另外，还要注意生成的.o文件的大小：只有test： 38K

包含MAP： 98K

包含VECTOR: 68K

(按照VxWorks FAQ上所说，在编译时加入了-fno-exceptions -fno-rtti，似乎没有效果）

测试程序如下：

#include <map>

#include <vector>

#include <cstdio>

#include "tickLib.h"

using namespace std;

#define TEST_MAP

#define TEST_VECTOR

#ifdef TEST_MAP

int TestMap()

{

map<int, int> test_map;

test_map.insert(make_pair(1, 111));

test_map.insert(make_pair(2, 222));

test_map.insert(make_pair(3, 333));

map<int, int>::iterator it = test_map.find(3);

int ret = (*it).second;

//printf("%d\n", ret);

return 0;

}

#endif

#ifdef TEST_VECTOR

int TestVector()

{

vector<int> test_vec;

test_vec.push_back(111);

test_vec.push_back(222);

test_vec.push_back(333);

vector<int>::iterator it = test_vec.begin();

for( ; it != test_vec.end(); ++it) if (*it == 333);

return 0;

}

#endif

int test()

{

int arr[5];

arr[0] = 111;

arr[1] = 222;

arr[2] = 333;

for (int i = 0; i < 3; i++) if (arr[i] == 333);

//printf("%d\n", arr[2]);

return 0;

}

int main()

{

int i, num = 100000;

#ifdef TEST_MAP

int map_tick = tickGet();

for (i = 0; i < num; i++)

TestMap();

printf("TestMap last: %d\n", tickGet() - map_tick);

#endif

#ifdef TEST_VECTOR

int vec_tick = tickGet();

for (i = 0; i < num; i++)

TestVector();

printf("TestVector last: %d\n", tickGet() - vec_tick);

#endif

int base_tick = tickGet();

for (i = 0; i < num; i++)

test();

printf("Test last: %u\n", tickGet() - base_tick);

}

得到这个结果令人沮丧无比。

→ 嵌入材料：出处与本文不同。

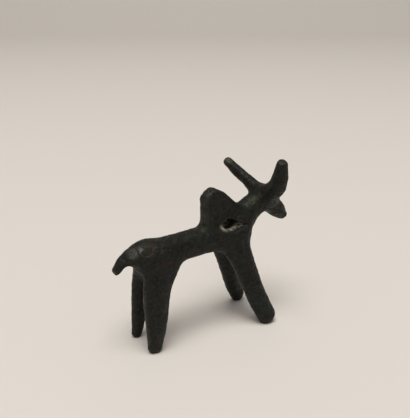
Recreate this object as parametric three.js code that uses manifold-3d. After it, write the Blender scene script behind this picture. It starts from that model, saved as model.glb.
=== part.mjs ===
// A humped bull (zebu), cast in bronze as one solid piece, about 57 mm long.
// It was modelled in wax: a thick roll for the trunk, thinner rolls pressed on for the legs, neck, horns
// and tail, and a slab set on edge for the hump. A hole at the foot of the hump takes a hanging cord.
// Here each roll is a chain of balls along a curve. A smooth union runs the rolls together, as a thumb
// would, and the surface of the whole is meshed. Then the hole is drilled and the feet are worn flat.
//
// Millimetres. +X points to the head, +Y to the animal's left and +Z up.
// The origin is on the ground, under the middle of the whole.

import * as THREE from "three";
import { mergeVertices } from "three/addons/utils/BufferGeometryUtils.js";
import Module from "manifold-3d";

const wasm = await Module();
wasm.setup();

// The stance
const stance = 36.5; // hind feet to fore feet
const hindSpread = 9.8; // between the two hind feet
const foreSpread = 16.2; // between the two fore feet
const footWear = 0.35; // height worn off the round foot ends, which leaves small flats

// The trunk
const rumpHeight = 26.85; // of its centre line
const rumpRadius = 4.35;
const trunkHeight = 27.5;
const trunkRadius = 4.0;
const shoulderRadius = 4.4;

// The head, lifted and a little turned
const headX = 21.4;
const headHeight = 36.4;
const skullRadius = 3.1;

// The hump, a slab on edge
const humpRear = 0.4; // its rear face
const humpTop = 42.5;
const humpThickness = 4.5;
const humpEdge = 1.7; // radius of its rounded edges

// The cord hole across the foot of the hump
const holeX = 7.0;
const holeHeight = 31.7;
const holeRadius = 1.4;
const holeWear = 0.2; // how much longer than high it gets, for each millimetre out from the middle
const holeDrag = 0.45; // how far its mouths lean towards the head, for each millimetre out
const holeTail = 5; // how far from its axis a mouth has run out into a groove
const tailPinch = 0.6; // how much narrower than the mouth the groove gets
const tailDrop = 0.55; // how much lower it gets

// How far the wax was smeared at the joints
const neckJoint = 4.5;
const thighJoint = 3.1;
const chinJoint = 1.2;
const firmJoint = 2.2; // everywhere else

const legPress = 1.3; // how much wider than thick the legs are
const meshStep = 1.07;

const hindX = -stance / 2;
const foreX = stance / 2;
const hindHalf = hindSpread / 2;
const foreHalf = foreSpread / 2;

// A station of a roll: a place on its centre line, and its radius there
const at = (x, y, z, radius) => ({ place: new THREE.Vector3(x, y, z), radius });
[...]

不过，怎么可能这么慢呢？而且编译的为什么会那么大？

仔细想想，泛型编程中用到了大量的模板，模板虽不会像宏替换那样“简单”，但是，每次实例化一种容器，相当于用此实例，将容器的实现全部宏替换一下。这也是为什么使用模板定义的类只能在头文件中：它只是广义的类型（包括实现代码）。（我并没有深入了解模板的具体实现，只是推测）

这或许可以解释编译出的文件大，但为什么会那么慢呢？至少，Vector不应该那么慢吧？关于STL的效率，有句话是这么说的：它的效率与你自己实现时的效率一样。再仔细看程序，在push_back中，STL需要使用allocator分配内存；begin,end是两次函数调用。这些操作产生这样的效率应该不算不合理。

STL是个好东西，但是，并不是任何情况下它都是想要的那样。